Request: Print, exactly as written, every line from the first line of the records below through the line containing "return place(azimuth, bandSide(azimuth, along, out", and nothing further.

[Data listing]
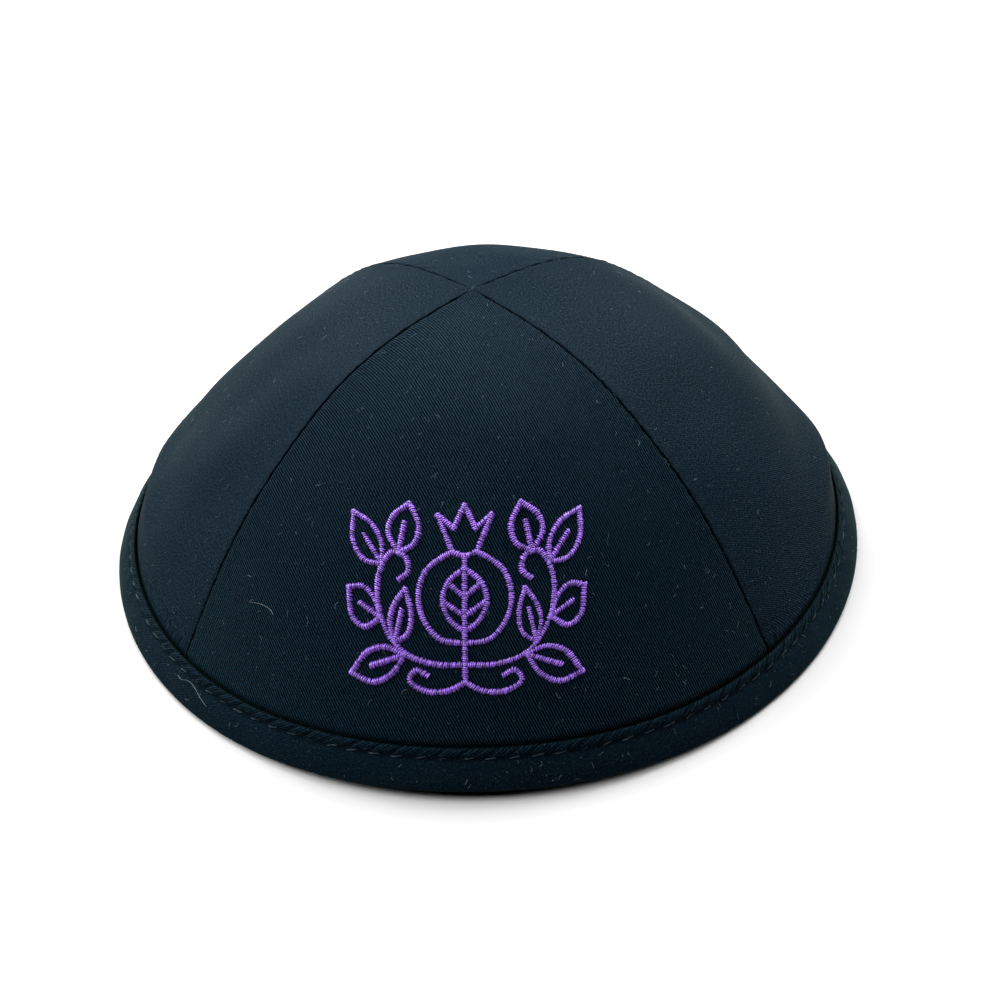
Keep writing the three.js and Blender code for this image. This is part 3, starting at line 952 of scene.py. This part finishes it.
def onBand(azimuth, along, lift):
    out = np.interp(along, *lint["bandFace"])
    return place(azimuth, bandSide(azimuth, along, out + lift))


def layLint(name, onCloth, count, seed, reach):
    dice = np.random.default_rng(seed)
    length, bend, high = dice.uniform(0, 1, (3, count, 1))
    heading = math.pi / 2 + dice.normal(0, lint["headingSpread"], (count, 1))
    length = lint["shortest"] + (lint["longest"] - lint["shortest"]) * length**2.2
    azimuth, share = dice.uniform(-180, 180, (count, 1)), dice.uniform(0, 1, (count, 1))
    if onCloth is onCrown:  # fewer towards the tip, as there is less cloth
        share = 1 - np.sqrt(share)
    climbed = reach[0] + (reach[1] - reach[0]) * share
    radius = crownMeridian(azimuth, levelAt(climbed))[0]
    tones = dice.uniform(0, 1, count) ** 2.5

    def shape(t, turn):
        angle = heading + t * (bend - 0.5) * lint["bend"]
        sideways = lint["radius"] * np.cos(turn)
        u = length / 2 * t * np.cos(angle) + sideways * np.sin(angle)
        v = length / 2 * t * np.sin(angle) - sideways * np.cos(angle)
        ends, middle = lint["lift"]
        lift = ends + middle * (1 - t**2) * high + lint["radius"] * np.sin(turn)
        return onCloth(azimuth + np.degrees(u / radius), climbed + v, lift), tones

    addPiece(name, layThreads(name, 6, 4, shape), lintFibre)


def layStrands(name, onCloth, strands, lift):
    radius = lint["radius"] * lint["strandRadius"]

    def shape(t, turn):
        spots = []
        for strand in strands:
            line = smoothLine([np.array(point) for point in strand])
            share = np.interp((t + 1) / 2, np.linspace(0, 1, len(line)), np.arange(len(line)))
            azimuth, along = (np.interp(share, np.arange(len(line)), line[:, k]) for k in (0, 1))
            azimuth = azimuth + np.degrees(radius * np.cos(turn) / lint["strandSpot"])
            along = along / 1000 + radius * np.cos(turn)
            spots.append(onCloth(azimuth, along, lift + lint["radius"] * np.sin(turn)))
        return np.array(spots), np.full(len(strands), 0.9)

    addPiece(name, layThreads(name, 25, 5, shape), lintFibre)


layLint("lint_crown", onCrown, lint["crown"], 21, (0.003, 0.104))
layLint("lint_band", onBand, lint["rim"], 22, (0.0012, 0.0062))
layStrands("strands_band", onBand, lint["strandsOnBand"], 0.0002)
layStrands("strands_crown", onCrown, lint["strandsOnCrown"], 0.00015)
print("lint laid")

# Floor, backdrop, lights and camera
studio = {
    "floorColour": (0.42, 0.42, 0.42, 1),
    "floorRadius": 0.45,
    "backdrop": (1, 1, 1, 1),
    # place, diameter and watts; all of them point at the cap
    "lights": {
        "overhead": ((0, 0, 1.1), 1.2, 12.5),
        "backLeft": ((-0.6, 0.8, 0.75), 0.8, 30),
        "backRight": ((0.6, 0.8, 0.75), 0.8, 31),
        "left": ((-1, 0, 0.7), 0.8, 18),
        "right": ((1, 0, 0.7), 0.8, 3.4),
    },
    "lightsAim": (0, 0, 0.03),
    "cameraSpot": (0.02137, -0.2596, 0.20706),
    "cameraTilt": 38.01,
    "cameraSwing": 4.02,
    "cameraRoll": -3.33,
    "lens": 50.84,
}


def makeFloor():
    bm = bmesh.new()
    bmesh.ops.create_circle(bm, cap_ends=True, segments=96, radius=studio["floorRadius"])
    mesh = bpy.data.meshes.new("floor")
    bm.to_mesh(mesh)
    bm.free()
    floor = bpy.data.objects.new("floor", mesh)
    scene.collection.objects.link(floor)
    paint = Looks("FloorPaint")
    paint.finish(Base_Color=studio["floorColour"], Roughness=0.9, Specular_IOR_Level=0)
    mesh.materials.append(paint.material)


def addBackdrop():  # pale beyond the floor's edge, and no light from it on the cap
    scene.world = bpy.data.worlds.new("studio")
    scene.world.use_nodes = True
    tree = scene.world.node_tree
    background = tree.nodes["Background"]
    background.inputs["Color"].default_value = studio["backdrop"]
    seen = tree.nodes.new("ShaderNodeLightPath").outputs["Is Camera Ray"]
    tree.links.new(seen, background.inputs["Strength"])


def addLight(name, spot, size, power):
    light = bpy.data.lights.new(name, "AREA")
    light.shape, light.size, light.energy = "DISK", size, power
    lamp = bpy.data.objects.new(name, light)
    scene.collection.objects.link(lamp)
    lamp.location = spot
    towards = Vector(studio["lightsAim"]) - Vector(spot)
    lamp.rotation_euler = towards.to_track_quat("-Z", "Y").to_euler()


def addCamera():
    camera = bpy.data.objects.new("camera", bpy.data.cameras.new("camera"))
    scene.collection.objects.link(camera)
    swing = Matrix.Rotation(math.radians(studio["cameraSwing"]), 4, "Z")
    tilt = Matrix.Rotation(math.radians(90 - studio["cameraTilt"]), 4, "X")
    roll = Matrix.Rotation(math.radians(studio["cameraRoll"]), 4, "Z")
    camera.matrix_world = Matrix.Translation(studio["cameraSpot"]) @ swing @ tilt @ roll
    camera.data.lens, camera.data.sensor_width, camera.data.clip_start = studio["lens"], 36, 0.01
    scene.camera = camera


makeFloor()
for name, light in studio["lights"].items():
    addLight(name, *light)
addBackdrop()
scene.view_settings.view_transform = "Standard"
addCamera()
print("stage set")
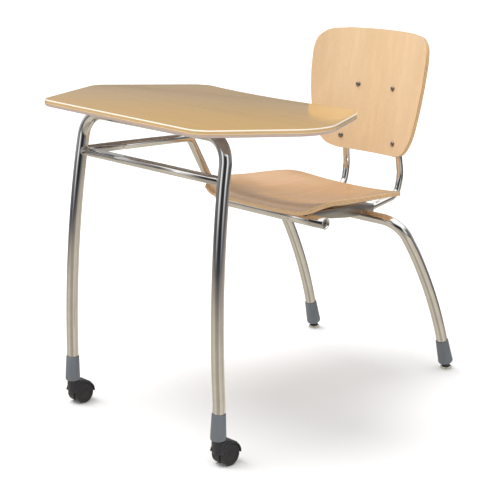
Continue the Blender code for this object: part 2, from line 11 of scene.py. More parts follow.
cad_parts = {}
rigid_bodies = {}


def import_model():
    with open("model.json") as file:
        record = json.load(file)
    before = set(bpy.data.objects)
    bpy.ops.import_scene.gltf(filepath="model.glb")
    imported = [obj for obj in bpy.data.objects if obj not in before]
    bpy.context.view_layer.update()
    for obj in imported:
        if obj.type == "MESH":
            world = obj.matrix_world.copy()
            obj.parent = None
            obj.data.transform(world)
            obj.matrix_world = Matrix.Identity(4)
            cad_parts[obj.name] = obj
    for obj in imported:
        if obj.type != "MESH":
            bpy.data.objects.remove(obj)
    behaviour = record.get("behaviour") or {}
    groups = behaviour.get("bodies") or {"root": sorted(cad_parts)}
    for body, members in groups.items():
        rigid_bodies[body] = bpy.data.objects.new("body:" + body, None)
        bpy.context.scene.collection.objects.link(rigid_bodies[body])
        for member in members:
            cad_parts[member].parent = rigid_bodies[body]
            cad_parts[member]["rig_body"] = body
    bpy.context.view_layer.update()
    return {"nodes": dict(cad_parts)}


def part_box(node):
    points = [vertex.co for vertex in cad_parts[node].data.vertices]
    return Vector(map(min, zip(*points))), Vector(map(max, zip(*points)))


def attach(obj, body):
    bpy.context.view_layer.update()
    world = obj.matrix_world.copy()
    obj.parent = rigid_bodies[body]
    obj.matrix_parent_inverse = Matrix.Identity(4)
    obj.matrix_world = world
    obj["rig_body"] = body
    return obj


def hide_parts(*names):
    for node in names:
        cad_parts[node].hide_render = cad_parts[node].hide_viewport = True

Complete response:
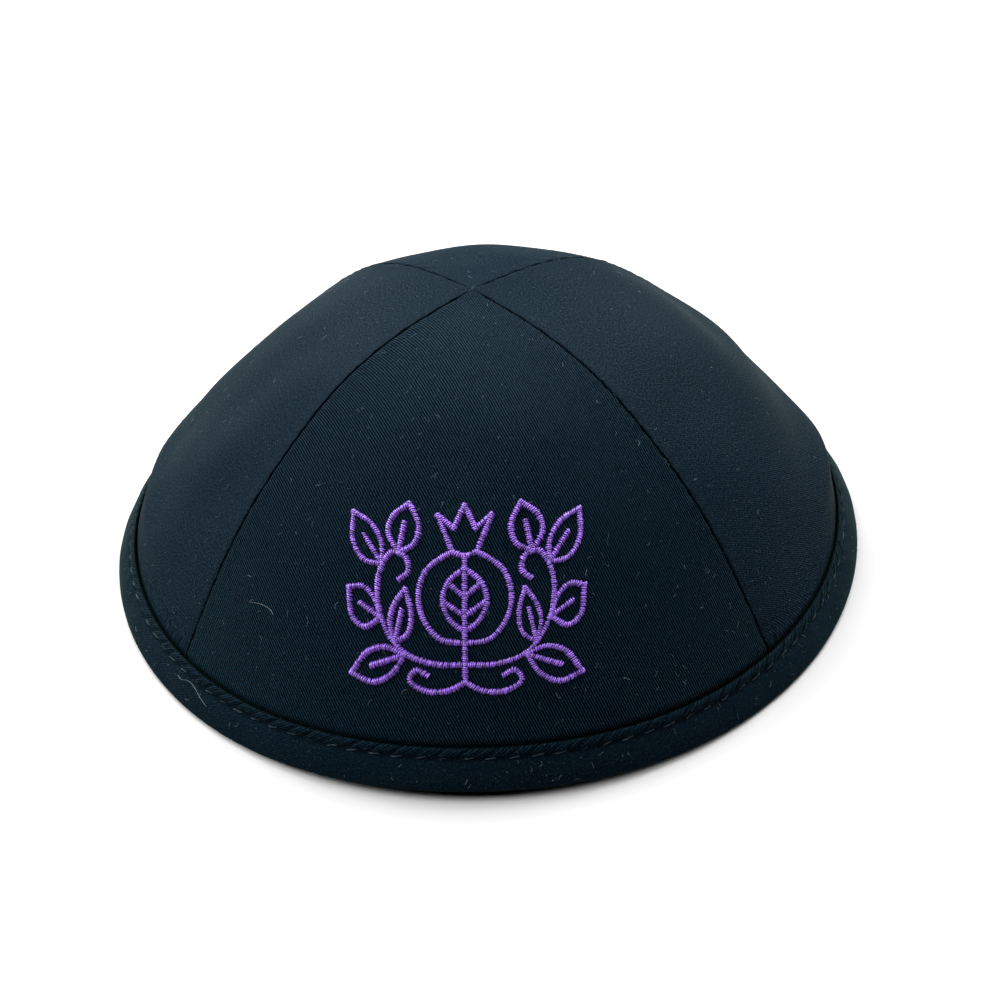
Keep writing the three.js and Blender code for this image. This is part 3, starting at line 952 of scene.py. This part finishes it.
def onBand(azimuth, along, lift):
    out = np.interp(along, *lint["bandFace"])
    return place(azimuth, bandSide(azimuth, along, out + lift))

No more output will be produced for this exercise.